# [Written exercise]
Give every entry again, word for word and in full.

★ ★ ★

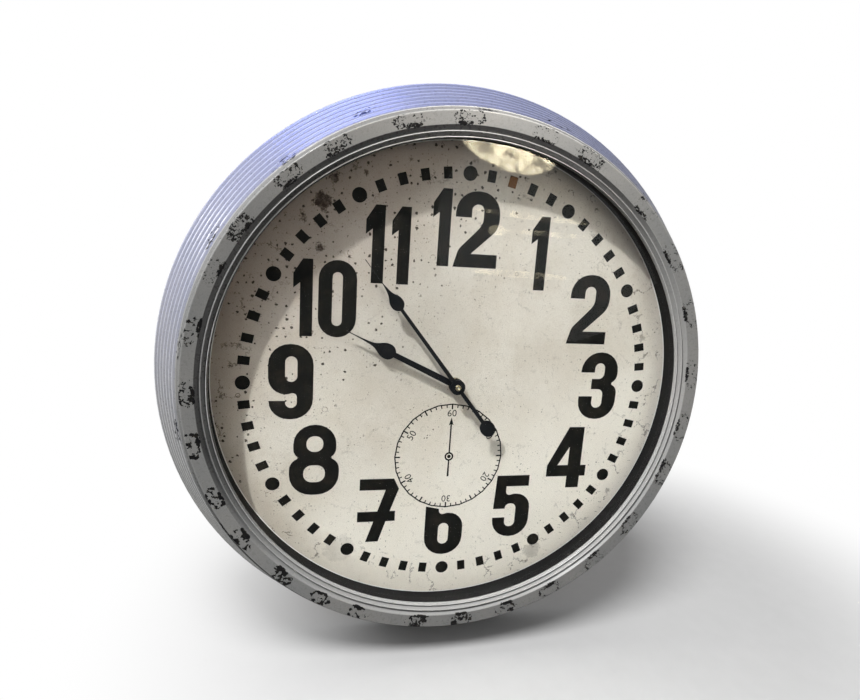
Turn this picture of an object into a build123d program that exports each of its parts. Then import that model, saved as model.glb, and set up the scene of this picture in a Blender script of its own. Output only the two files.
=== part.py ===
from build123d import *

import os
from math import cos, hypot, pi, radians, sin

# A large round wall clock: a flared, fluted plastic case with a glazed dial and a battery movement.
# Millimetres. +Z is up and the dial faces -Y. The origin is where a wall screw carries the clock:
# the upper end of the keyhole slot, in the plane of the wall.
# Heights are counted from the printed face of the dial, positive towards the glass.

# Case and bezel, from the dial outwards
REVEAL_RADIUS = 260.0  # black wall between glass and dial
REVEAL_SETBACK = 4.0  # behind the edge of the opening
BEZEL_WIDTH = 25.0  # edge of the opening to the front corner
FLARE_WIDTH = 39.0  # front corner to the flared rear edge
HOOK_INSET = 65.0  # rear edge in to the wall screw
WALL_TO_DIAL = 32.0  # wall to the printed face
FRONT_HEIGHT = 35.4
FLUTE_COUNT = 8  # concave flutes from the front corner to the wall
FLUTE_DEPTH = 1.5
CASE_WALL = 2.6  # under the deepest part of a flute
CORNER_ROUND = 0.9
BAND_WIDTH = 13.0  # plain sloping band of the bezel
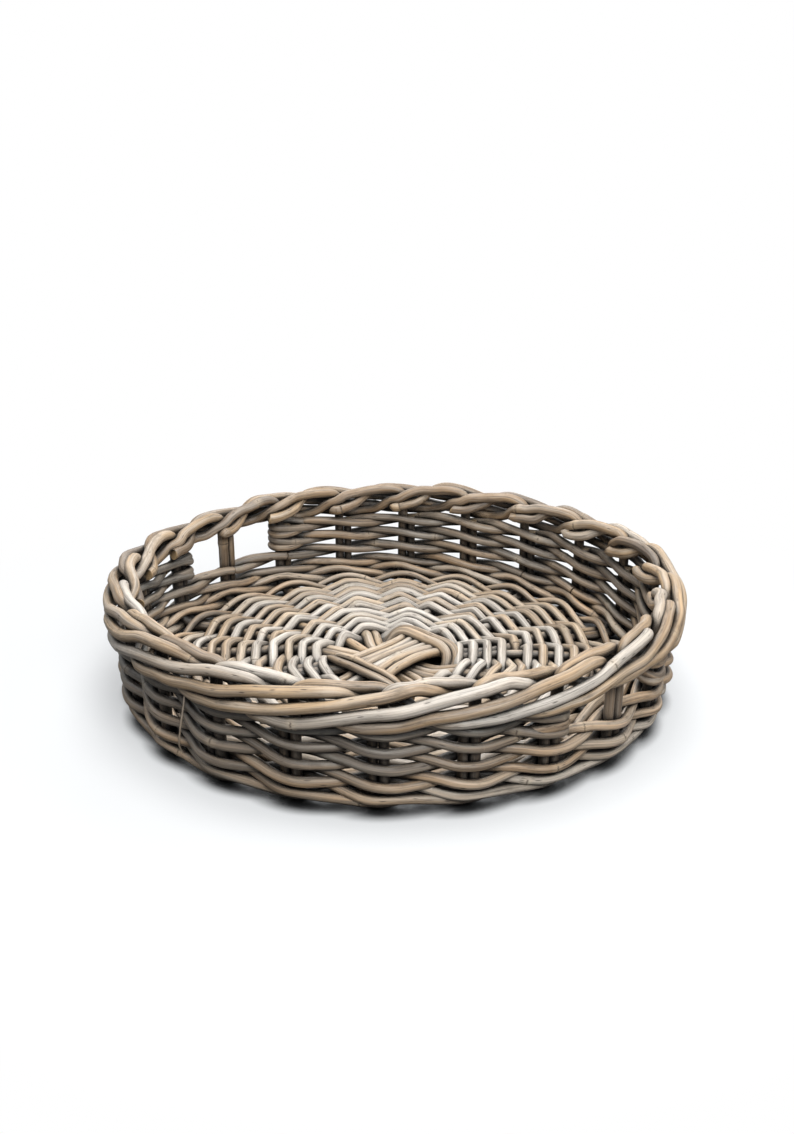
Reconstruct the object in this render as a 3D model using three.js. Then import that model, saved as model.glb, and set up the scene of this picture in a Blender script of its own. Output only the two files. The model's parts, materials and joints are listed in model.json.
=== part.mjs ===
// A round rattan serving tray, woven round a crossed floor of spoke rods. The spokes turn up as the stakes
// of the wall and are laid down again as the rolled border. Millimetres, +Z up, the origin under the middle
// of the floor, the two hand holes facing +X and -X.
import * as THREE from "three";

// Counts
const STATIONS = 22; // pairs of stakes round the wall
const CROSS_RODS_X = 5; // spoke rods along X, the lower layer of the cross
const CROSS_RODS_Y = 6; // spoke rods along Y, the upper layer
const PAIRED_TURNS = 3.5; // turns of each floor weaver round spokes that lie in pairs
const BINDER_ROUNDS = 2;
const WALE_RODS = 3;
const SEAM_STEP = 5; // stations between the seams of one row and the next
const LOWER_ROWS = 2; // wall rows that run all the way round
const UPPER_ROWS = 2; // wall rows that stop at the hand holes
const BEND_STEPS = 3;
const STAKE_SIDES = 5;
const WEAVER_SIDES = 5;
const FLOOR_SIDES = 4;

// Driving sizes
const STAKE_DIAMETER = 8.4;
const WEAVER_DIAMETER = 6.6;
const WALL_RADIUS = 232; // from the tray's axis to the middle of the stakes
const TURN_UP_RADIUS = 16; // the stakes' bend from floor to wall
const BORDER_TURN_RADIUS = 6.5; // their bend from wall to border
const FLOOR_RISE = 6; // the middle of the floor stands this much above its edge
const CLEARANCE = 0.3; // between rods that lie on each other
const FLOOR_CLEARANCE = 1.2; // between neighbouring turns of the floor
const FOOT_CLEARANCE = 1; // between the last turn of the floor and the foot row
const BORDER_CLEARANCE = 1; // between the weave and the border
const STROKE_LAND = 4.5; // a stroke runs straight this far past the rods that it crosses
const BINDER_LAND = 7;
const CROSS_MARGIN = 6; // the spokes run level this far past the cross
const GROUP_RADIUS = 60; // from here out the spokes lie in pairs
const SPREAD_RADIUS = 100; // here the pairs begin to open
const OPEN_RADIUS = 150; // from here out every spoke has its own place
const BYE_STAKE_RADIUS = 158; // from here out each spoke has a bye-stake beside it
const BINDER_GAP = 3; // from the crossing spokes to the first round of the binder
const WEAVE_GAP = 14.75; // from the binder's last round to the first turn of the floor
const FOOT_INSET = 8.85; // from the foot row to the bend of the stakes
const WALE_TILT = Math.PI / 4; // round the bend from floor to wall
const WALE_SPREAD = 0.6; // the wale's outer strokes lie this much further apart than a pair's
const WALE_EASE = 0.8; // the inner strokes stand this much further off the bend
const WRAP_TAIL = 4; // of a weaver's end, behind the post that it wraps
const BUTT_GAP = 0.6; // between two ends that meet

// The border's rods climb round each other as they pass from station to station. Places outwards and upwards
// from the stake's own turn, as shares of the pitch of rods that lie side by side.
const borderOutShares = [1.06, 1.56, 0.76, -0.52, -1.1];
const borderUpShares = [0.05, 1.16, 2.1, 2.05, 0.98];
const borderLastShare = 0.6; // of the last step, before the rod is cut off

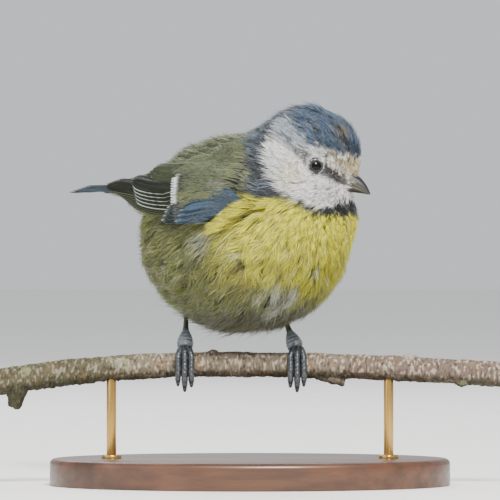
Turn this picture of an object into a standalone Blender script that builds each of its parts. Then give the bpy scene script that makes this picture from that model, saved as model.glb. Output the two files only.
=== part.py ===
"""A blue tit gripping a twig, as a life-size still model on a small display stand.

World frame: metres, +Z up, origin at the middle of the base's underside. The twig runs along X,
and the bird's toes point to -Y. The bird's own frame is (ahead, left, up), seen from the middle
of its body, and the head has a frame of its own in the same order.
"""

import math

import bmesh
import bpy
import numpy as np
from mathutils import Vector

MM = 0.001
GAP = 0.3 * MM

# The bird as a whole
BODY_CENTRE = np.array([-0.3, 0.0, 65.8]) * MM
BODY_YAW = math.radians(44)
BACK_END = -31.0 * MM

# Head, turned to the bird's left and nodding down
HEAD_CENTRE = np.array([20.2, 2.0, 19.6]) * MM
HEAD_RADII = np.array([13.4, 12.6, 13.0]) * MM
HEAD_TURN = math.radians(22)
HEAD_NOD = math.radians(20)
NECK_TOP = -5.5 * MM
NECK_BOTTOM = -10.0 * MM
EYE_PLACE = np.array([5.6, 9.8, -0.6]) * MM
EYE_RADIUS = 2.4 * MM
EYE_PROUD = 0.55 * MM
LID_RADIUS = 1.95 * MM
LID_THICKNESS = 0.36 * MM
BILL_BASE = np.array([12.8, 0.0, -2.7]) * MM
BILL_LENGTH = 6.5 * MM
BILL_WIDTH = 4.6 * MM
BILL_RISE = 2.6 * MM
BILL_DEPTH = 2.1 * MM
MOUTH_DROP = 0.6 * MM

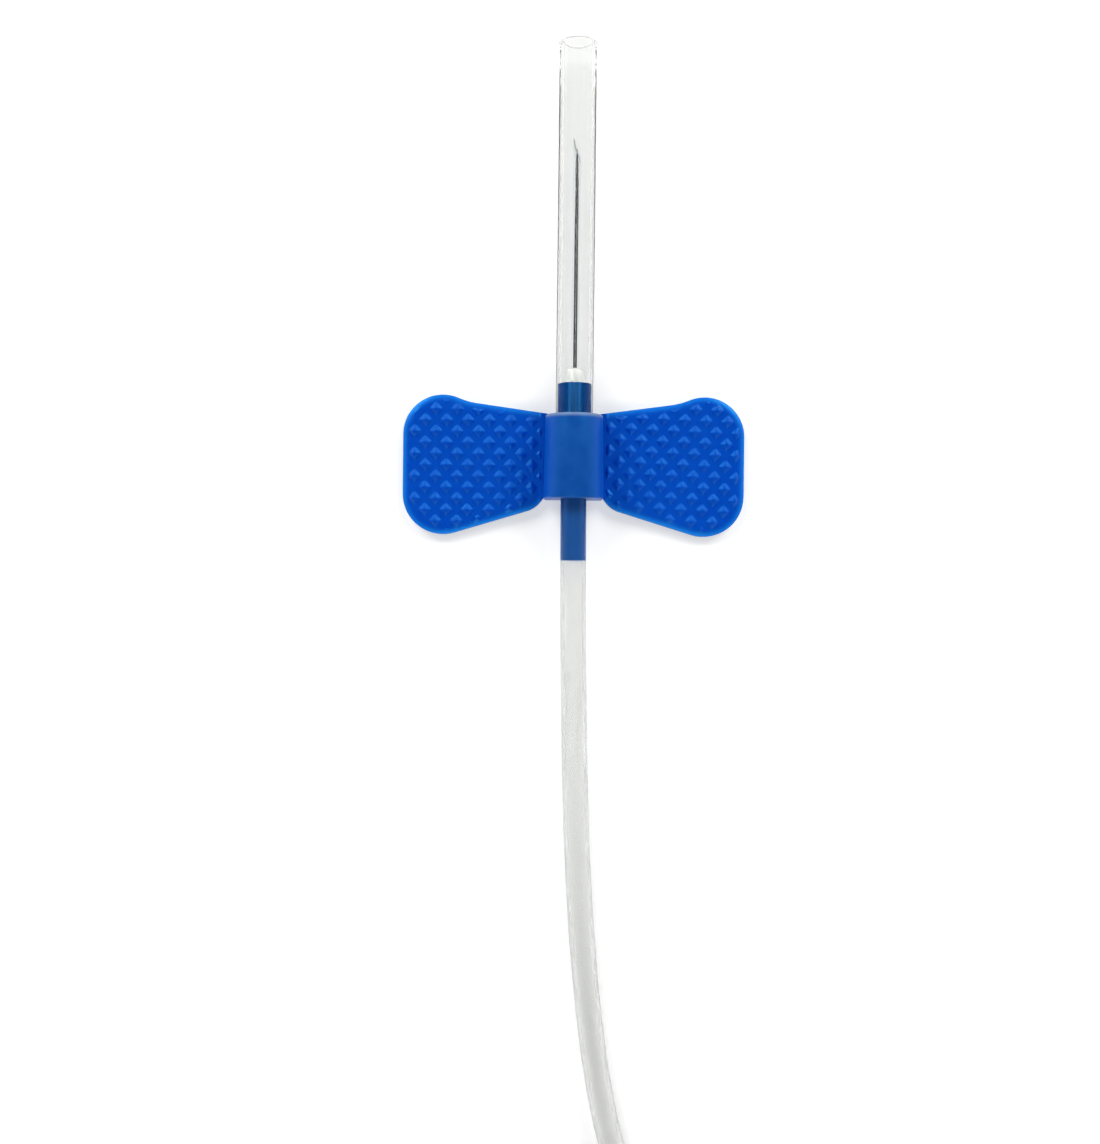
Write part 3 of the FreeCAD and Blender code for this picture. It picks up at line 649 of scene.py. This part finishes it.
# %% Hub
HUB_FRONT, HUB_SEAT = 6.05, 1.16
SPIGOT_BACK = -8.9
SHEATH_BORE = HUB_SEAT + PLAY
NEEDLE_RADIUS, NEEDLE_BORE = 0.32, 0.17
WET = 0.03

hub_bm = turned([
    (NEEDLE_RADIUS + TIGHT, HUB_FRONT),
    (SHEATH_BORE + WET, HUB_FRONT),
    (SHEATH_BORE + WET, BARREL_AHEAD - MOUTH_BEVEL),
    (CORE_RADIUS, BARREL_AHEAD - MOUTH_BEVEL),
    (CORE_RADIUS, CORE_BACK),
    (TUBE_BORE + WET, CORE_BACK),
    (TUBE_BORE + WET, SPIGOT_BACK),
    (NEEDLE_RADIUS + TIGHT, SPIGOT_BACK),
])
soften(hub_bm, width=0.06)
hub = finished(as_object("hub_stick", shift(hub_bm, z=AXIS_HEIGHT)), hub_blue)
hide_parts("needle_hub")
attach(hub, "set")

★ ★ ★

# [Response]
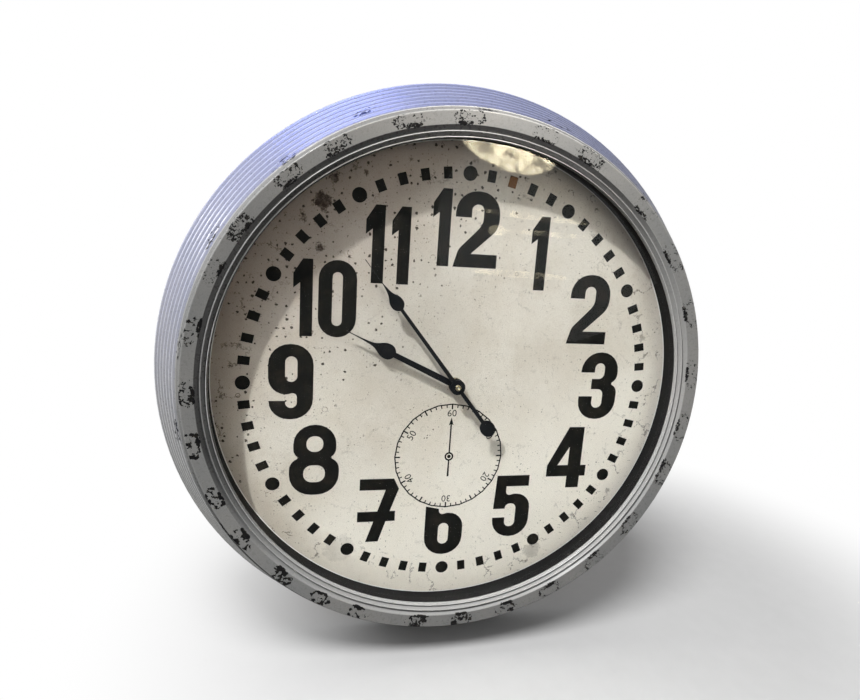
Turn this picture of an object into a build123d program that exports each of its parts. Then import that model, saved as model.glb, and set up the scene of this picture in a Blender script of its own. Output only the two files.
=== part.py ===
from build123d import *

import os
from math import cos, hypot, pi, radians, sin

# A large round wall clock: a flared, fluted plastic case with a glazed dial and a battery movement.
# Millimetres. +Z is up and the dial faces -Y. The origin is where a wall screw carries the clock:
# the upper end of the keyhole slot, in the plane of the wall.
# Heights are counted from the printed face of the dial, positive towards the glass.

# Case and bezel, from the dial outwards
REVEAL_RADIUS = 260.0  # black wall between glass and dial
REVEAL_SETBACK = 4.0  # behind the edge of the opening
BEZEL_WIDTH = 25.0  # edge of the opening to the front corner
FLARE_WIDTH = 39.0  # front corner to the flared rear edge
HOOK_INSET = 65.0  # rear edge in to the wall screw
WALL_TO_DIAL = 32.0  # wall to the printed face
FRONT_HEIGHT = 35.4
FLUTE_COUNT = 8  # concave flutes from the front corner to the wall
FLUTE_DEPTH = 1.5
CASE_WALL = 2.6  # under the deepest part of a flute
CORNER_ROUND = 0.9
BAND_WIDTH = 13.0  # plain sloping band of the bezel
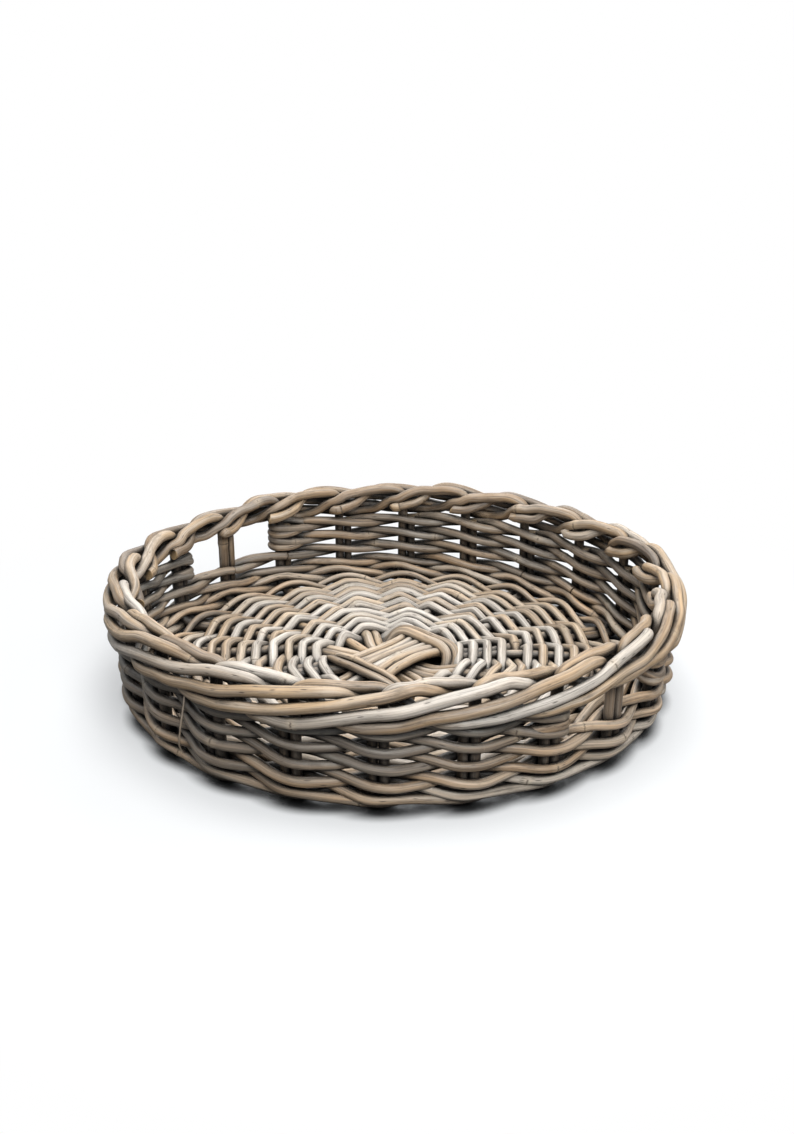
Reconstruct the object in this render as a 3D model using three.js. Then import that model, saved as model.glb, and set up the scene of this picture in a Blender script of its own. Output only the two files. The model's parts, materials and joints are listed in model.json.
=== part.mjs ===
// A round rattan serving tray, woven round a crossed floor of spoke rods. The spokes turn up as the stakes
// of the wall and are laid down again as the rolled border. Millimetres, +Z up, the origin under the middle
// of the floor, the two hand holes facing +X and -X.
import * as THREE from "three";

// Counts
const STATIONS = 22; // pairs of stakes round the wall
const CROSS_RODS_X = 5; // spoke rods along X, the lower layer of the cross
const CROSS_RODS_Y = 6; // spoke rods along Y, the upper layer
const PAIRED_TURNS = 3.5; // turns of each floor weaver round spokes that lie in pairs
const BINDER_ROUNDS = 2;
const WALE_RODS = 3;
const SEAM_STEP = 5; // stations between the seams of one row and the next
const LOWER_ROWS = 2; // wall rows that run all the way round
const UPPER_ROWS = 2; // wall rows that stop at the hand holes
const BEND_STEPS = 3;
const STAKE_SIDES = 5;
const WEAVER_SIDES = 5;
const FLOOR_SIDES = 4;

// Driving sizes
const STAKE_DIAMETER = 8.4;
const WEAVER_DIAMETER = 6.6;
const WALL_RADIUS = 232; // from the tray's axis to the middle of the stakes
const TURN_UP_RADIUS = 16; // the stakes' bend from floor to wall
const BORDER_TURN_RADIUS = 6.5; // their bend from wall to border
const FLOOR_RISE = 6; // the middle of the floor stands this much above its edge
const CLEARANCE = 0.3; // between rods that lie on each other
const FLOOR_CLEARANCE = 1.2; // between neighbouring turns of the floor
const FOOT_CLEARANCE = 1; // between the last turn of the floor and the foot row
const BORDER_CLEARANCE = 1; // between the weave and the border
const STROKE_LAND = 4.5; // a stroke runs straight this far past the rods that it crosses
const BINDER_LAND = 7;
const CROSS_MARGIN = 6; // the spokes run level this far past the cross
const GROUP_RADIUS = 60; // from here out the spokes lie in pairs
const SPREAD_RADIUS = 100; // here the pairs begin to open
const OPEN_RADIUS = 150; // from here out every spoke has its own place
const BYE_STAKE_RADIUS = 158; // from here out each spoke has a bye-stake beside it
const BINDER_GAP = 3; // from the crossing spokes to the first round of the binder
const WEAVE_GAP = 14.75; // from the binder's last round to the first turn of the floor
const FOOT_INSET = 8.85; // from the foot row to the bend of the stakes
const WALE_TILT = Math.PI / 4; // round the bend from floor to wall
const WALE_SPREAD = 0.6; // the wale's outer strokes lie this much further apart than a pair's
const WALE_EASE = 0.8; // the inner strokes stand this much further off the bend
const WRAP_TAIL = 4; // of a weaver's end, behind the post that it wraps
const BUTT_GAP = 0.6; // between two ends that meet

// The border's rods climb round each other as they pass from station to station. Places outwards and upwards
// from the stake's own turn, as shares of the pitch of rods that lie side by side.
const borderOutShares = [1.06, 1.56, 0.76, -0.52, -1.1];
const borderUpShares = [0.05, 1.16, 2.1, 2.05, 0.98];
const borderLastShare = 0.6; // of the last step, before the rod is cut off

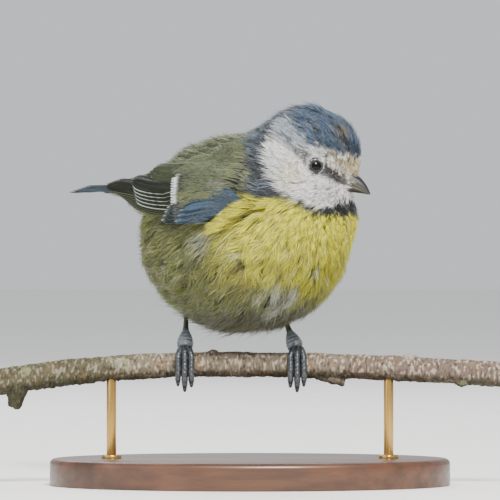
Turn this picture of an object into a standalone Blender script that builds each of its parts. Then give the bpy scene script that makes this picture from that model, saved as model.glb. Output the two files only.
=== part.py ===
"""A blue tit gripping a twig, as a life-size still model on a small display stand.

World frame: metres, +Z up, origin at the middle of the base's underside. The twig runs along X,
and the bird's toes point to -Y. The bird's own frame is (ahead, left, up), seen from the middle
of its body, and the head has a frame of its own in the same order.
"""

import math

import bmesh
import bpy
import numpy as np
from mathutils import Vector

MM = 0.001
GAP = 0.3 * MM

# The bird as a whole
BODY_CENTRE = np.array([-0.3, 0.0, 65.8]) * MM
BODY_YAW = math.radians(44)
BACK_END = -31.0 * MM

# Head, turned to the bird's left and nodding down
HEAD_CENTRE = np.array([20.2, 2.0, 19.6]) * MM
HEAD_RADII = np.array([13.4, 12.6, 13.0]) * MM
HEAD_TURN = math.radians(22)
HEAD_NOD = math.radians(20)
NECK_TOP = -5.5 * MM
NECK_BOTTOM = -10.0 * MM
EYE_PLACE = np.array([5.6, 9.8, -0.6]) * MM
EYE_RADIUS = 2.4 * MM
EYE_PROUD = 0.55 * MM
LID_RADIUS = 1.95 * MM
LID_THICKNESS = 0.36 * MM
BILL_BASE = np.array([12.8, 0.0, -2.7]) * MM
BILL_LENGTH = 6.5 * MM
BILL_WIDTH = 4.6 * MM
BILL_RISE = 2.6 * MM
BILL_DEPTH = 2.1 * MM
MOUTH_DROP = 0.6 * MM

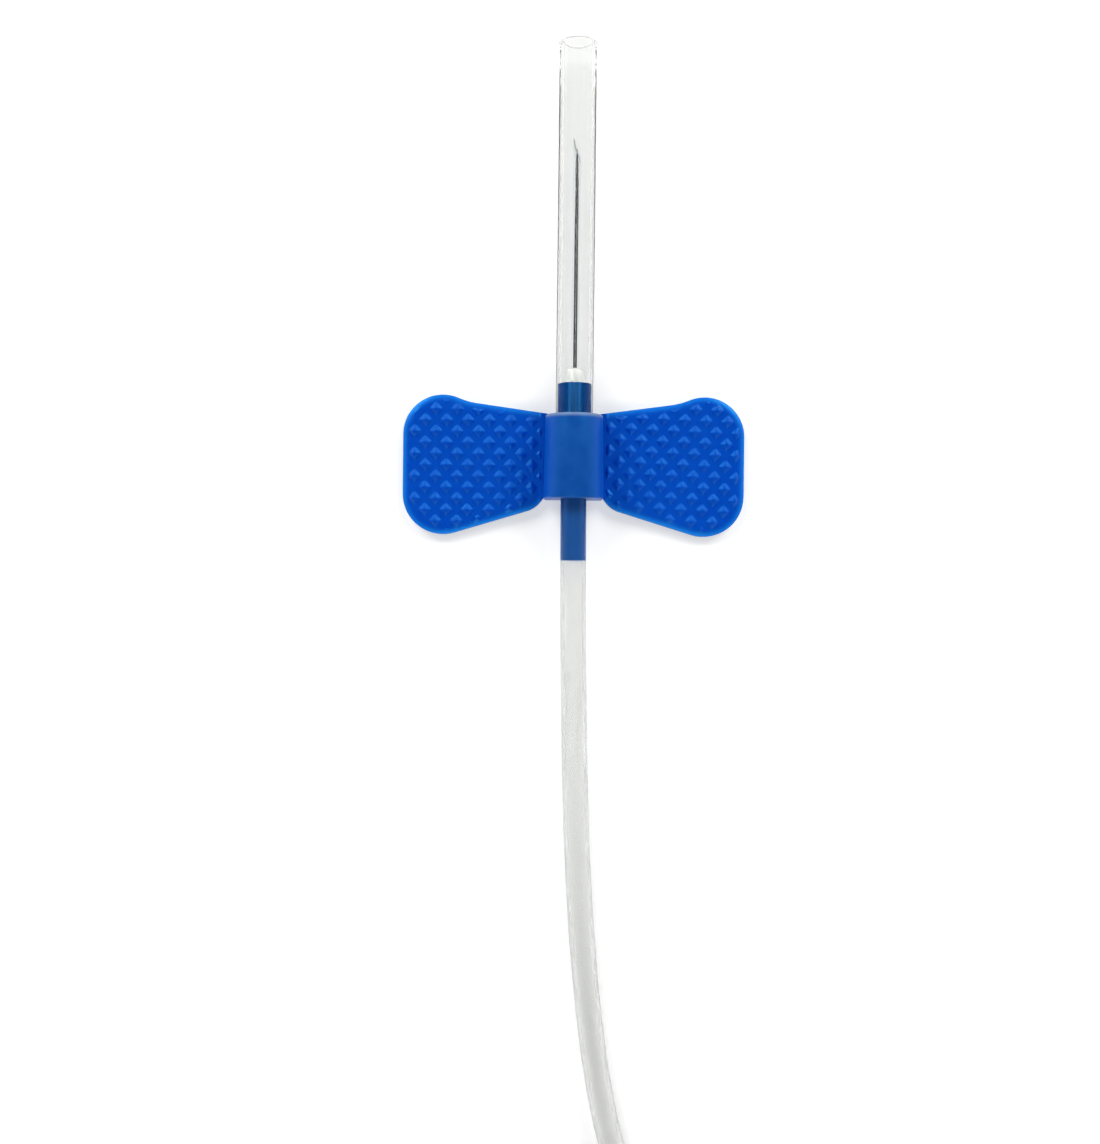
Write part 3 of the FreeCAD and Blender code for this picture. It picks up at line 649 of scene.py. This part finishes it.
# %% Hub
HUB_FRONT, HUB_SEAT = 6.05, 1.16
SPIGOT_BACK = -8.9
SHEATH_BORE = HUB_SEAT + PLAY
NEEDLE_RADIUS, NEEDLE_BORE = 0.32, 0.17
WET = 0.03

hub_bm = turned([
    (NEEDLE_RADIUS + TIGHT, HUB_FRONT),
    (SHEATH_BORE + WET, HUB_FRONT),
    (SHEATH_BORE + WET, BARREL_AHEAD - MOUTH_BEVEL),
    (CORE_RADIUS, BARREL_AHEAD - MOUTH_BEVEL),
    (CORE_RADIUS, CORE_BACK),
    (TUBE_BORE + WET, CORE_BACK),
    (TUBE_BORE + WET, SPIGOT_BACK),
    (NEEDLE_RADIUS + TIGHT, SPIGOT_BACK),
])
soften(hub_bm, width=0.06)
hub = finished(as_object("hub_stick", shift(hub_bm, z=AXIS_HEIGHT)), hub_blue)
hide_parts("needle_hub")
attach(hub, "set")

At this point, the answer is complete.